### Supplied information
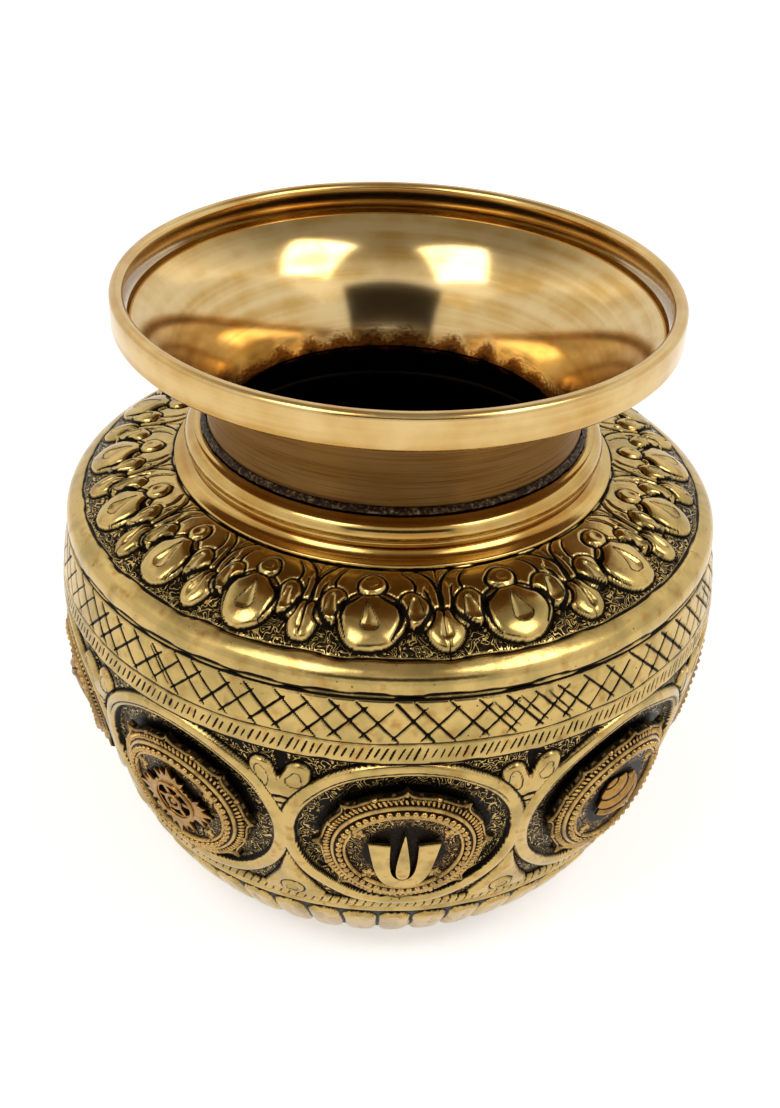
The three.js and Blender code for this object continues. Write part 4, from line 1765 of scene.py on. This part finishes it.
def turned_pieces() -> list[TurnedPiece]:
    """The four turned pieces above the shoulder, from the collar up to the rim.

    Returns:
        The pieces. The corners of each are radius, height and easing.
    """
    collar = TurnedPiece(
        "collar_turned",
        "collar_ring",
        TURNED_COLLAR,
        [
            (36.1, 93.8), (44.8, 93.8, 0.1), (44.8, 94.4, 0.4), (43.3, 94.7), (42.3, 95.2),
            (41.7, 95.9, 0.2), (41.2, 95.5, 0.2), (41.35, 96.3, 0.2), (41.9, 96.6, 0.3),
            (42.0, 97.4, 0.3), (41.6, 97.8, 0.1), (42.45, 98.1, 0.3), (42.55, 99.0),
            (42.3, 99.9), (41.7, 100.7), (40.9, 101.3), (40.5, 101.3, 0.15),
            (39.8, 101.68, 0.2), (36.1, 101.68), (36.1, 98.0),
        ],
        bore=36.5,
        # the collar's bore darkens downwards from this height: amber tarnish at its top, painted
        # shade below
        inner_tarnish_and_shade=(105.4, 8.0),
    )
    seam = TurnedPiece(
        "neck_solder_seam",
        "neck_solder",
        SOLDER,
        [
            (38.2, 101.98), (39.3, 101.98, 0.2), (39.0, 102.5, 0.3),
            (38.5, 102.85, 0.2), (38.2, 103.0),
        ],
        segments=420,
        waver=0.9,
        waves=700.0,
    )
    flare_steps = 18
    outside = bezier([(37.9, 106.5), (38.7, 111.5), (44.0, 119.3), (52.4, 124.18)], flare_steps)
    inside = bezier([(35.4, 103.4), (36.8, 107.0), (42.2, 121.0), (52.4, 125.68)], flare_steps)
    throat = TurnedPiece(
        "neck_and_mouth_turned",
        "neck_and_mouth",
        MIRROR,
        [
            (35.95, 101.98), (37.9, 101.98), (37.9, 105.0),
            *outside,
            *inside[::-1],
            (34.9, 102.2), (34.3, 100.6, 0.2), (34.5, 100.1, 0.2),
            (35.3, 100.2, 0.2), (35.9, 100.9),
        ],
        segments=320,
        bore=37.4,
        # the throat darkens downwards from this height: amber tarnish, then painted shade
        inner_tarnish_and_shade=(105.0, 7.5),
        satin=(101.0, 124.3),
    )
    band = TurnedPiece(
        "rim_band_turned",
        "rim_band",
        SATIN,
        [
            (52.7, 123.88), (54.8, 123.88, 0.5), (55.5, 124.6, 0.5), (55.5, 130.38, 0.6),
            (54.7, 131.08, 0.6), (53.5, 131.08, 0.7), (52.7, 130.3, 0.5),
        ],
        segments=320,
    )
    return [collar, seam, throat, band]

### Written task
Word for word, quote all of the data above.

### Worked solution
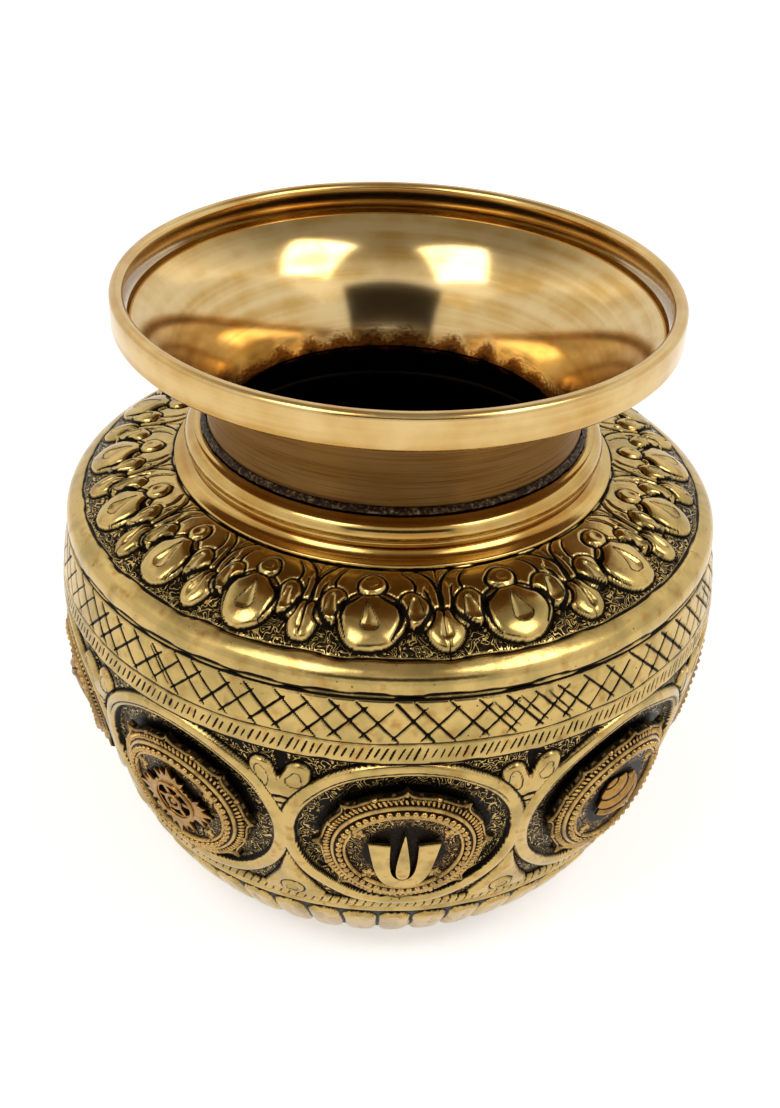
The three.js and Blender code for this object continues. Write part 4, from line 1765 of scene.py on. This part finishes it.
def turned_pieces() -> list[TurnedPiece]:
    """The four turned pieces above the shoulder, from the collar up to the rim.

    Returns:
        The pieces. The corners of each are radius, height and easing.
    """
    collar = TurnedPiece(
        "collar_turned",
        "collar_ring",
        TURNED_COLLAR,
        [
            (36.1, 93.8), (44.8, 93.8, 0.1), (44.8, 94.4, 0.4), (43.3, 94.7), (42.3, 95.2),
            (41.7, 95.9, 0.2), (41.2, 95.5, 0.2), (41.35, 96.3, 0.2), (41.9, 96.6, 0.3),
            (42.0, 97.4, 0.3), (41.6, 97.8, 0.1), (42.45, 98.1, 0.3), (42.55, 99.0),
            (42.3, 99.9), (41.7, 100.7), (40.9, 101.3), (40.5, 101.3, 0.15),
            (39.8, 101.68, 0.2), (36.1, 101.68), (36.1, 98.0),
        ],
        bore=36.5,
        # the collar's bore darkens downwards from this height: amber tarnish at its top, painted
        # shade below
        inner_tarnish_and_shade=(105.4, 8.0),
    )
    seam = TurnedPiece(
        "neck_solder_seam",
        "neck_solder",
        SOLDER,
        [
            (38.2, 101.98), (39.3, 101.98, 0.2), (39.0, 102.5, 0.3),
            (38.5, 102.85, 0.2), (38.2, 103.0),
        ],
        segments=420,
        waver=0.9,
        waves=700.0,
    )
    flare_steps = 18
    outside = bezier([(37.9, 106.5), (38.7, 111.5), (44.0, 119.3), (52.4, 124.18)], flare_steps)
    inside = bezier([(35.4, 103.4), (36.8, 107.0), (42.2, 121.0), (52.4, 125.68)], flare_steps)
    throat = TurnedPiece(
        "neck_and_mouth_turned",
        "neck_and_mouth",
        MIRROR,
        [
            (35.95, 101.98), (37.9, 101.98), (37.9, 105.0),
            *outside,
            *inside[::-1],
            (34.9, 102.2), (34.3, 100.6, 0.2), (34.5, 100.1, 0.2),
            (35.3, 100.2, 0.2), (35.9, 100.9),
        ],
        segments=320,
        bore=37.4,
        # the throat darkens downwards from this height: amber tarnish, then painted shade
        inner_tarnish_and_shade=(105.0, 7.5),
        satin=(101.0, 124.3),
    )
    band = TurnedPiece(
        "rim_band_turned",
        "rim_band",
        SATIN,
        [
            (52.7, 123.88), (54.8, 123.88, 0.5), (55.5, 124.6, 0.5), (55.5, 130.38, 0.6),
            (54.7, 131.08, 0.6), (53.5, 131.08, 0.7), (52.7, 130.3, 0.5),
        ],
        segments=320,
    )
    return [collar, seam, throat, band]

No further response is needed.